– Хочешь, чтобы что кончилось? Что – это?
– Не могу тебе сказать, – чуть задыхаясь, ответила Эмили. – Господи, мы никогда друг другу не врали! Может быть, не говорили все до конца, но никогда не врали.
– Ладно, – промямлил Крис; руки у него дрожали. – Ладно. – У него было ощущение, что он расстается с телом, как в тот раз, когда врезался головой в край вышки для ныряния и вырубился, – хватаясь за самые обычные вещи, вроде воздуха или вида перед глазами, он понимал, что не сумеет не дать им исчезнуть. – Эм, это ты… о самоубийстве? – сглотнув, еле слышно прошептал он.
И когда Эмили отвернулась, ему показалось, у него сейчас лопнет грудь и почва уйдет из-под ног.
– Ты не можешь, – через минуту выдавил из себя Крис, удивляясь тому, что сумел произнести хоть что-то этими резиновыми распухшими губами.
Я не стану об этом говорить, подумал он. Потому что если заговорю, то оно действительно случится. Сейчас рядом с ним
– Ты… ты не должна этого делать, – запинаясь, произнес он. – Нельзя пойти и убить себя, потому что однажды тебе стало паршиво. Такие вещи не решают вот так, вдруг.
– Это не вдруг, – спокойно произнесла Эмили, потом улыбнулась. – Хорошо, что я заговорила об этом. Когда говоришь вслух, не так страшно думать об этом.
У Криса раздулись ноздри, и он рывком открыл дверь машины.

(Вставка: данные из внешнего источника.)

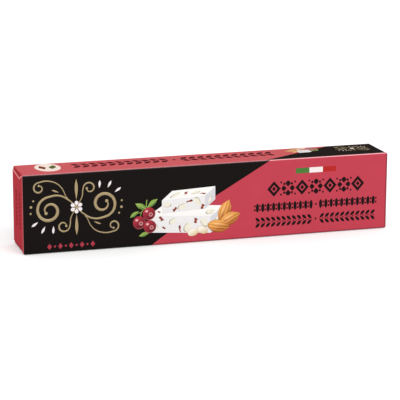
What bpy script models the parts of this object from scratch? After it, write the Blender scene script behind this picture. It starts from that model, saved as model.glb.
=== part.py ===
"""Shut paperboard carton of soft nougat, standing on one of its two narrow long sides.

The carton is one closed solid. Its four long panels are folded from one sheet, the back panel is
glued over a hidden seam flap along its lower edge, and each end is shut by an outer flap that is
hinged on the front panel and lies one board thickness proud of the flaps under it.
Metres, +Z up. The origin is on the resting face, under the middle of the carton.
"""
import math

import bmesh
import bpy
from mathutils import Vector

# Outside size of the shut carton
LENGTH = 0.192
DEPTH = 0.0248
HEIGHT = 0.040

# The sheet it is folded from
BOARD = 0.0004
FOLD_RADIUS = 0.00085
FOLD_SEGMENTS = 4

# Outer end flap: distances from its fold on the front panel, and from the top or bottom face
RELIEF_START = 0.0020
RELIEF_NOTCH = 0.0075
NOTCH_DROP = 0.0028
TIP_DROP = 0.0016
TIP_GAP = 0.0006

# Glue seam on the back: height of the back panel's raw lower edge
SEAM_HEIGHT = 0.0016

# How far a cutter runs past what it cuts, and how much it clears the faces that it leaves whole
CUT_MARGIN = 0.002
EASE_DEPTH = 0.00002
EASE_HEIGHT = 0.00003

# Colour, roughness and metallic value of the printed board
ROSE_BOARD = (0.560, 0.080, 0.105, 1.0)
BOARD_ROUGHNESS = 0.42


def clear_scene():
    for leftover in list(bpy.data.objects):
        bpy.data.objects.remove(leftover)


def make_collection(name):
    collection = bpy.data.collections.new(name)
    bpy.context.scene.collection.children.link(collection)
    return collection


def make_material(name, colour, roughness, metallic=0.0):
    material = bpy.data.materials.new(name)
    material.use_nodes = True
    shader = material.node_tree.nodes["Principled BSDF"]
    shader.inputs["Base Color"].default_value = colour
    shader.inputs["Roughness"].default_value = roughness
    shader.inputs["Metallic"].default_value = metallic
    return material


def rounded_block(name, collection, low, high, is_fold):
    """A box between two corners, with a rounded fold on each edge whose middle is_fold accepts."""
    mesh = bpy.data.meshes.new(name)
    size = [top - bottom for bottom, top in zip(low, high)]
    centre = Vector([(top + bottom) / 2 for bottom, top in zip(low, high)])
    box = bmesh.new()
    bmesh.ops.create_cube(box, size=1.0)
    bmesh.ops.scale(box, vec=size, verts=box.verts)
    bmesh.ops.translate(box, vec=centre, verts=box.verts)
    folds = [edge for edge in box.edges if is_fold((edge.verts[0].co + edge.verts[1].co) / 2)]
    bmesh.ops.bevel(
        box, geom=folds, offset=FOLD_RADIUS, offset_type="OFFSET",
        segments=FOLD_SEGMENTS, profile=0.5, affect="EDGES",
    )
    box.to_mesh(mesh)
    box.free()
    block = bpy.data.objects.new(name, mesh)
    collection.objects.link(block)
    return block


def sheet_outline(name, collection, outline, thickness, centre_x):
    """A flat outline in the YZ plane, extruded along X, as a closed mesh."""
    curve = bpy.data.curves.new(name, "CURVE")
    curve.dimensions = "2D"
    curve.fill_mode = "BOTH"
    curve.extrude = thickness / 2
    spline = curve.splines.new("POLY")
    spline.points.add(len(outline) - 1)
    for point, (across, up) in zip(spline.points, outline):
        point.co = (across, up, 0.0, 1.0)
    spline.use_cyclic_u = True
    drawn = bpy.data.objects.new(name + "_curve", curve)
    collection.objects.link(drawn)
    drawn.rotation_euler = (math.radians(90), 0.0, math.radians(90))
    drawn.location = (centre_x, 0.0, 0.0)
    bpy.context.view_layer.update()

    graph = bpy.context.evaluated_depsgraph_get()
    mesh = bpy.data.meshes.new_from_object(drawn.evaluated_get(graph))
    mesh.transform(drawn.matrix_world)
    bpy.data.objects.remove(drawn)
    welded = bmesh.new()
    welded.from_mesh(mesh)
    bmesh.ops.remove_doubles(welded, verts=welded.verts, dist=0.00001)
    bmesh.ops.recalc_face_normals(welded, faces=welded.faces)
    welded.to_mesh(mesh)
    welded.free()
    prism = bpy.data.objects.new(name, mesh)
    collection.objects.link(prism)
    return prism


def cut_away(target, cutter, name):
    step = target.modifiers.new(name, "BOOLEAN")
    step.operation = "DIFFERENCE"
    step.object = cutter
    cutter.hide_render = True
    cutter.display_type = "WIRE"


def flap_outline():
    """Outline of an outer end flap, drawn past the front, top and bottom faces that it is cut from."""
    front = -DEPTH / 2
    notch = front + RELIEF_NOTCH
    tip = DEPTH / 2 - TIP_GAP
    relief_slope = NOTCH_DROP / (RELIEF_NOTCH - RELIEF_START)
    start = front + RELIEF_START - CUT_MARGIN / relief_slope
    outside = start - CUT_MARGIN
    upper = [
        (outside, HEIGHT + CUT_MARGIN),
        (start, HEIGHT + CUT_MARGIN),
        (notch, HEIGHT - NOTCH_DROP),
        (tip, HEIGHT - TIP_DROP),
    ]
    lower = [(across, HEIGHT - up) for across, up in reversed(upper)]
    return upper + lower


def no_fold(middle):
    return False


def every_fold(middle):
    return True


def end_cutter(cutters, side, side_name):
    """What lies round an outer end flap, outwards of the flaps under it."""
    under_flap = LENGTH / 2 - BOARD
    reach = sorted((side * (under_flap - 2 * FOLD_RADIUS), side * (LENGTH / 2 + CUT_MARGIN)))
    cutter = rounded_block(
        "end_" + side_name, cutters,
        (reach[0], -DEPTH / 2 - CUT_MARGIN, -CUT_MARGIN),
        (reach[1], DEPTH / 2 + CUT_MARGIN, HEIGHT + CUT_MARGIN),
        no_fold,
    )
    flap = sheet_outline(
        "outer_flap_" + side_name, cutters, flap_outline(), LENGTH, side * LENGTH / 2,
    )
    panels = rounded_block(
        "panels_" + side_name, cutters,
        (-under_flap, -DEPTH / 2 - EASE_DEPTH, -EASE_HEIGHT),
        (under_flap, DEPTH / 2 + EASE_DEPTH, HEIGHT + EASE_HEIGHT),
        every_fold,
    )
    cut_away(cutter, flap, "outer_flap")
    cut_away(cutter, panels, "panels")
    return cutter


def seam_cutter(cutters):
    """What lies below the back panel's raw edge, outwards of the folded underside."""
    under_panel = DEPTH / 2 - BOARD
    cutter = rounded_block(
        "seam", cutters,
        (-LENGTH / 2 - CUT_MARGIN, under_panel - 2 * FOLD_RADIUS, -CUT_MARGIN),
        (LENGTH / 2 + CUT_MARGIN, DEPTH / 2 + CUT_MARGIN, SEAM_HEIGHT),
        no_fold,
    )
    underside = rounded_block(
        "underside", cutters,
        (-LENGTH, -DEPTH / 2, -EASE_DEPTH),
        (LENGTH, under_panel, HEIGHT),
        every_fold,
    )
    cut_away(cutter, underside, "underside")
    return cutter


def make_carton(parts, cutters):
    carton = rounded_block(
        "carton", parts,
        (-LENGTH / 2, -DEPTH / 2, 0.0),
        (LENGTH / 2, DEPTH / 2, HEIGHT),
        every_fold,
    )
    carton.data.materials.append(make_material("rose_board", ROSE_BOARD, BOARD_ROUGHNESS))
    cut_away(carton, end_cutter(cutters, -1, "left"), "left_end")
    cut_away(carton, end_cutter(cutters, 1, "right"), "right_end")
    cut_away(carton, seam_cutter(cutters), "glue_seam")
    return carton


clear_scene()
make_carton(make_collection("nougat_carton"), make_collection("cutters"))
bpy.context.view_layer.update()
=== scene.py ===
# %% [markdown]
# # A shut carton of soft nougat
# The real object is one sheet of printed folding board, scored, folded round a bar of nougat and
# glued shut. This lesson dresses a plain CAD block as that carton. The CAD block is loaded first and
# never changed, and every piece takes its place from the block's own box. All lengths are metres.

# %% Load the frame
import math
import random
from types import SimpleNamespace

import bpy
from mathutils import Matrix, Vector


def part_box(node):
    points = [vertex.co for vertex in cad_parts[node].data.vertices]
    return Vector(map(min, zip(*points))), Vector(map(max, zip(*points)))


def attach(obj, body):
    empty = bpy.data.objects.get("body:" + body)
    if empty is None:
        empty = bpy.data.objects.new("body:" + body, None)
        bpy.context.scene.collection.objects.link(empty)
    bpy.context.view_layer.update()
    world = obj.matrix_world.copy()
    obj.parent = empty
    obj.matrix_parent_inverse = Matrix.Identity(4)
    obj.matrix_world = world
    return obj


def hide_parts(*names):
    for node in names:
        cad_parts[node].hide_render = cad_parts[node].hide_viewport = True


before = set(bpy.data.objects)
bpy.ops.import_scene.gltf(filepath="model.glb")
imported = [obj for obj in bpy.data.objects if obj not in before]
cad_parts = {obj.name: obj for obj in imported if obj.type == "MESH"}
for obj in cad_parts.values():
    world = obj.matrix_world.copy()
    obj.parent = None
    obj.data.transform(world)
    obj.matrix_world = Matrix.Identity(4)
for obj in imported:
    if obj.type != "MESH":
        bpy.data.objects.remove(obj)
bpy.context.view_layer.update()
low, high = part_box("carton")
LEFT, FRONT, BASE = low
RIGHT, BACK, TOP = high
LENGTH = RIGHT - LEFT
DEPTH = BACK - FRONT
HEIGHT = TOP - BASE
MIDDLE = Vector((0.0, 0.0, BASE + HEIGHT / 2))
MM = 0.001
print(f"carton {LENGTH / MM:.1f} x {DEPTH / MM:.1f} x {HEIGHT / MM:.1f} mm")

# %% [markdown]
# ## The camera
# The photograph was taken with a long lens from a little above the carton and to its left. Seven
# corners of the carton give the direction, the distance and the focal length. The camera is turned
# with three unit vectors: the way it looks, its right and its up.

# %% Place the camera
LOOK_LEFT = math.radians(16.97)
LOOK_DOWN = math.radians(13.69)
CAMERA_ROLL = math.radians(0.16)
CAMERA_DISTANCE = 0.9737
CAMERA_ASIDE = -0.0015
CAMERA_BELOW = 0.0014
LENS_MM = 171.7
SENSOR_MM = 36.0
SIGHT = 20.0

ahead = Vector((
    math.sin(LOOK_LEFT) * math.cos(LOOK_DOWN),
    math.cos(LOOK_LEFT) * math.cos(LOOK_DOWN),
    -math.sin(LOOK_DOWN),
))
aside = Vector((math.cos(LOOK_LEFT), -math.sin(LOOK_LEFT), 0.0))
upward = aside.cross(ahead)
place = MIDDLE - ahead * CAMERA_DISTANCE + aside * CAMERA_ASIDE - upward * CAMERA_BELOW
turn = Matrix((aside, upward, -ahead)).transposed() @ Matrix.Rotation(CAMERA_ROLL, 3, "Z")

bpy.ops.object.camera_add(location=place, rotation=turn.to_euler())
camera = bpy.context.object
camera.name = "studio_camera"
camera.data.lens = LENS_MM
camera.data.sensor_width = SENSOR_MM
camera.data.clip_end = SIGHT
bpy.context.scene.camera = camera
print("camera at", [round(value, 3) for value in place])

# %% [markdown]
# ## Tools for modelling
# Operators act on whatever is selected, and a freshly loaded scene has its parts selected. So each
# step first selects just the piece that it works on. Faces are picked in code, by where they lie or
# which way they face.

# %% Helpers for selecting and shaping
SAME_POINT = 0.0001 * MM


def only(piece):
    """Select this piece alone and make it the active one."""
    if bpy.context.mode != "OBJECT":
        bpy.ops.object.mode_set(mode="OBJECT")
    bpy.ops.object.select_all(action="DESELECT")
    piece.select_set(True)
    bpy.context.view_layer.objects.active = piece


def add_box(name, lowest, highest):
    """A cube primitive between two corners, with its place and size in its mesh."""
    centre = [(a + b) / 2 for a, b in zip(lowest, highest)]
    size = [b - a for a, b in zip(lowest, highest)]
    bpy.ops.object.select_all(action="DESELECT")
    bpy.ops.mesh.primitive_cube_add(size=1.0, location=centre, scale=size)
    box = bpy.context.object
    box.name = name
    box.data.name = name
    bpy.ops.object.transform_apply(location=True, rotation=True, scale=True)
    return box


def edit_all(piece):
    """Enter edit mode on this piece, with all of it selected."""
    only(piece)
    bpy.ops.object.mode_set(mode="EDIT")
    bpy.ops.mesh.select_all(action="SELECT")


def cut_flat(piece, point, normal, wanted=None, throw_away=False):
    """Bisect a piece with a plane, and drop what lies on its normal's side if asked.

    A test of their middle and normal can choose the faces to cut.
    """
    edit_all(piece)
    bpy.ops.mesh.select_mode(type="FACE")
    bpy.ops.mesh.select_all(action="DESELECT")
    bpy.ops.object.mode_set(mode="OBJECT")
    for face in piece.data.polygons:
        face.select = wanted is None or wanted(face.center, face.normal)
    bpy.ops.object.mode_set(mode="EDIT")
    bpy.ops.mesh.bisect(
        plane_co=point, plane_no=normal.normalized(), threshold=SAME_POINT,
        use_fill=throw_away, clear_outer=throw_away,
    )
    bpy.ops.object.mode_set(mode="OBJECT")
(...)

– Я хочу поговорить с твоими родителями.
– Нет! – воскликнула Эмили, и в этом слове заключался такой страх, что Крис сразу остановился. – Пожалуйста, не надо, – пробормотала она. – Они не поймут.
– И я не понимаю, – горячо возразил Крис.
– Но ты выслушаешь меня, – сказала она, и впервые за несколько минут что-то для Криса обрело смысл.
Конечно, он ее выслушает, он сделает для нее все что угодно. А ее родители… Что ж, она права. В семнадцать ничтожный кризис вырастает до огромных размеров; чьи-то мысли могут укорениться в твоем сознании; тебе, как кислород, жизненно необходимо чье-то признание. Взрослые, находясь в миллионе световых лет от тебя, закатывают глаза, усмехаются и говорят: «Все пройдет». Как будто юность – это болезнь вроде ветрянки, чего-то такого, о чем вспоминают как о мелкой неприятности, совершенно забывая, как мучились в свое время.
Иногда Крис просыпался по утрам в поту, кровь закипала в жилах, он задыхался, словно бегом забрался на вершину скалы. Были дни, когда он чувствовал, что не помещается в собственной коже. Были ночи, когда его пугала необходимость следовать модели того, во что он превращался, и тогда ему больше всего хотелось вдохнуть аромат волос Эмили, хотя он не собирался в этом признаваться. Но он никому не мог это объяснить, и меньше всего своим родителям. А Эмили – просто потому, что это была Эмили, – приникала к нему, и они пережидали шторм, дожидаясь, пока можно будет глотнуть воздуха.